Errors associated with Al-Attar and Al-Zuhair (2009) and Mishra and Caudle (1984) predictions were between 40 and 100% for 5 and 6 wells, respectively. Mishra and Caudle (1984) and Al-Attar and Al-Zuhair (2009) models underpredict for 29 and 19 wells out of 61, respectively, while new correlation (Eq. 21) underpredicts for 47 wells. The new proposed dimensionless IPR (Eq. 21) overpredicts for 14 wells out of 61.

Maximum absolute error for Al-Attar and Al-Zuhair (2009) and Mishra and Caudle (1984) and new proposed (Eq. (21)) models are 466%, 623% and 32.7%, respectively. Minimum absolute error for Al-Attar and Al-Zuhair (2009) and Mishra and Caudle (1984) and new proposed (Eq. (21)) models are 0.27%, 2.12% and 0.26%, respectively.

The average absolute error for new model (Eq. 21) is 11.6% (standard deviation of 8.5%) while the average absolute error values for Al-Attar and Al-Zuhair (2009) and Mishra and Caudle (1984) are 85.9% (standard deviation: 148.1%) and 68.6% (standard deviation:115.3%), respectively. It should be noted that previous models lose their accuracy for high rate wells more than low rate wells and weight of high error values affects average error values in the presented data bank.

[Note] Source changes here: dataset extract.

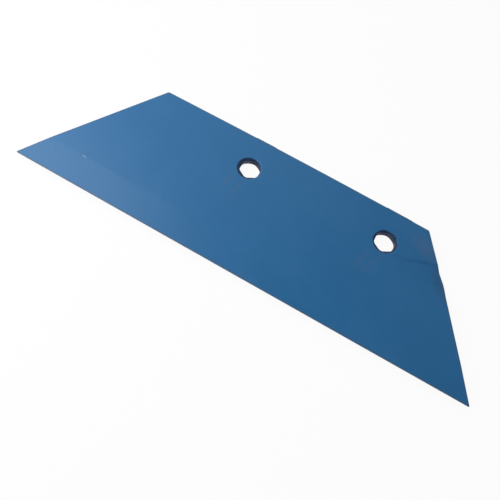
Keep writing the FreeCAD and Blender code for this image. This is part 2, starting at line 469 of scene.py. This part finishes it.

For new proposed dimensionless IPR model, all 61 wells have AOF absolute errors less than 32.7% (maximum error), 52 of which have errors less than 20%. In fact, absolute error associated with AOF of 27 wells is less than 10% (22 wells for both Al-Attar and Al-Zuhair (2009) and Mishra and Caudle (1984).

In addition, as an example, comparison between predicted IPR from Eq. (21), Al-Attar and Al-Zuhair (2009) and Mishra and Caudle (1984)models with IPR calculated from multi-point test data for wells #3 and 42 is shown in Figs. 15 and 16, respectively. Both Al-Attar and Al-Zuhair (2009) and Mishra and Caudle (1984) models fail to predict acceptable IPR for well#3 (Fig. 15) while prediction of three models for well#42 is more accurate and very close to what calculated from multi-point well test data (Fig. 16).

Fig. 15
figure 15

Well#3: Comparison of IPR from multi-point test data and dimensionless IPR correlations

Fig. 16
figure 16

Well#42: Comparison of IPR from multi-point test data and dimensionless IPR correlations

Generally, results show the superiority of the new model to the previous models for field data presented in this paper. However, for low rate high drawdown gas wells both Al-Attar and Al-Zuhair (2009) and Mishra and Caudle (1984) models work fair and can be used for analysis of single-point test data.

The data evaluated in this work are more comprehensive than previously published works. In addition, wide range of reservoir pressure and AOF were used for evaluation of the proposed model. To the best of our knowledge, maximum multi-point AOF tested for dimensionless IPR models was less than 200 MMSCFD. The presented data bank covers wide ranges of AOF (2.1–1411.3 MMSCFD) and reservoir pressure (1500–7500 psi). Additional measured well data are required to check the validity of the proposed model in different conditions rather than wells presented in this study.

If skin data are available from analysis of transient single-point test pressure data, dimensionless IPR model developed by Chase (2002) can be evaluated against multi-point test results and compared with other dimensionless IPR models including the proposed model in this study specifically for high rate gas wells.

The proposed dimensionless IPR correlation along with previous models (Al-Attar and Al-Zuhair 2009; Mishra and Caudle (1984); Billiter and Lee 2000; Chase 2002) can be used in estimation of AOF and well deliverability instead of assuming n = 1 (see Eq. (1)) in some commercial software packages due to unacceptable error associated with assumption of n = 1 (Trick et al. (2002)). Additional well test data are needed to evaluate the accuracy of future IPR model presented in this paper (Eq. 22).

Conclusions

The following conclusions can be drawn from the present study:

  • A new simple dimensionless IPR correlation is developed for calculation of current deliverability of gas wells with a wide range of reservoir properties.

  • The mean absolute value of errors between the AOFs predicted using multi-point test analysis method and the proposed dimensionless IPR from single-point test for 61 wells was 11.6%.

  • The superiority of this model against previous proposed correlations by Al-Attar and Al-Zuhair (2009) and Mishra and Caudle (1984) is clearly supported by the current field data analysis of 61 wells.

  • The results of this study indicate that the proposed dimensionless correlations in this study are applicable for high rate low drawdown gas wells as well as low rate wells with reasonable accuracy.

  • The present study provides additional evidence of using dimensionless IPR curve as a reasonably accurate and cost-effective method for prediction of gas well inflow performance from just a single-point flow test.

  • A new dimensionless IPR correlation was developed for future well deliverability analysis.